In 19-Feb’s Technical Webcast we discussed that day’s bullish divergence in admittedly short-term momentum from the extreme lower recesses of the past quarter’s range. The mere languishing price action since then contributes to a base/reversal count on at least a smaller scale, reinforcing 15-Feb’s 1.1261 low as a tight but objective risk parameter from which a bullish policy can be objectively based and managed. And given some key developing bullish factors just updated in this morning’s British pound Technical Blog as well as the EURGBP cross’ reversion to the lower recesses of its past couple years’ range, we believe the risk/reward merits of a bullish policy “down here” in the euro are very favorable.
Technical facts that contribute to a base/correction/reversal count include:
- the market’s current proximity to the extreme lower recesses of the past quarter’s range
- waning downside momentum dating back to last summer
- historically bearish levels in our RJO Bullish Sentiment Index of the hot Managed Money positions reportable to the CFTC
We’ll leave our count of an arguably complete corrective wave sequence down from Feb’18’s 1.2580 high out of a list of technical FACTS as any analyst’s interpretation of the theory is obviously subjective. But this count is nonetheless as good as any other and, most importantly to our contention, clearly and simply requires a relapse below 15-Feb’s 1.1261 low to negate.
If our count is wrong, the market will fail below 1.1261. If its right, the market has the prospect to at least rebound to the upper recesses of the recent range and, perhaps, resume 2017’s uptrend to new highs above 1.2580.
As with sterling, traders are reminded that the extent and impulsiveness of 2017’s rally, in fact, broke the secular bear market. This defines Dec’16’s 1.0367 low as THE END of the secular bear market from Jul’08’s 1.5988 high. To negate this contention al the market has to do is break below 1.0367. A relapse below Nov’s 1.1245 is an obvious precursor to such a bearish count. Until and unless this market relapses below at least 1.1245, the prospect exists that the relapse from Feb’18’s 1.2580 high is “just” a (B or 2nd-Wave) correction within a major, multi-year BASE/reversal process to eventual new highs above 1.26.
Has the past couple weeks’ admittedly minor price action started such a bull? Of course there’s no way to conclude such a major move from such minor price action. What we DO know with specificity is where the market has to trade to negate this call: below 1.1261.

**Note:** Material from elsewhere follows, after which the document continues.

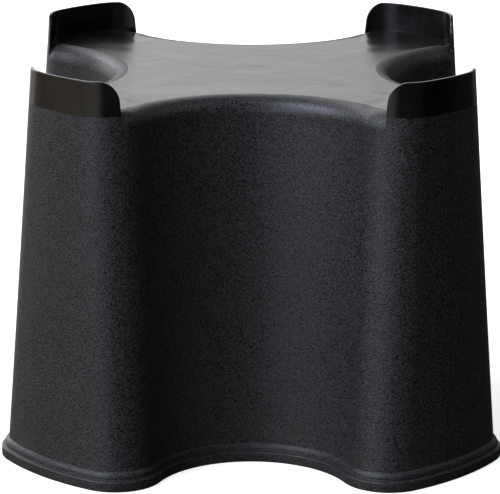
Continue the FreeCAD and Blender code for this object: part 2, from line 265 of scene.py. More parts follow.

Finally, the weekly chart of the EURGBP cross below shows this market’s erosion to the lower recesses of its past couple years’ range where the vulnerability to a reversion to the range’s middle-half cannot be ignored, arguably making a better bullish case for the euro than sterling.
These issues considered, a bullish policy and exposure from current 1.1390-area levels OB is advised with a failure below 1.1260 required to negate this call and warrant its cover. In lieu of such weakness we believe this market has significant upside potential.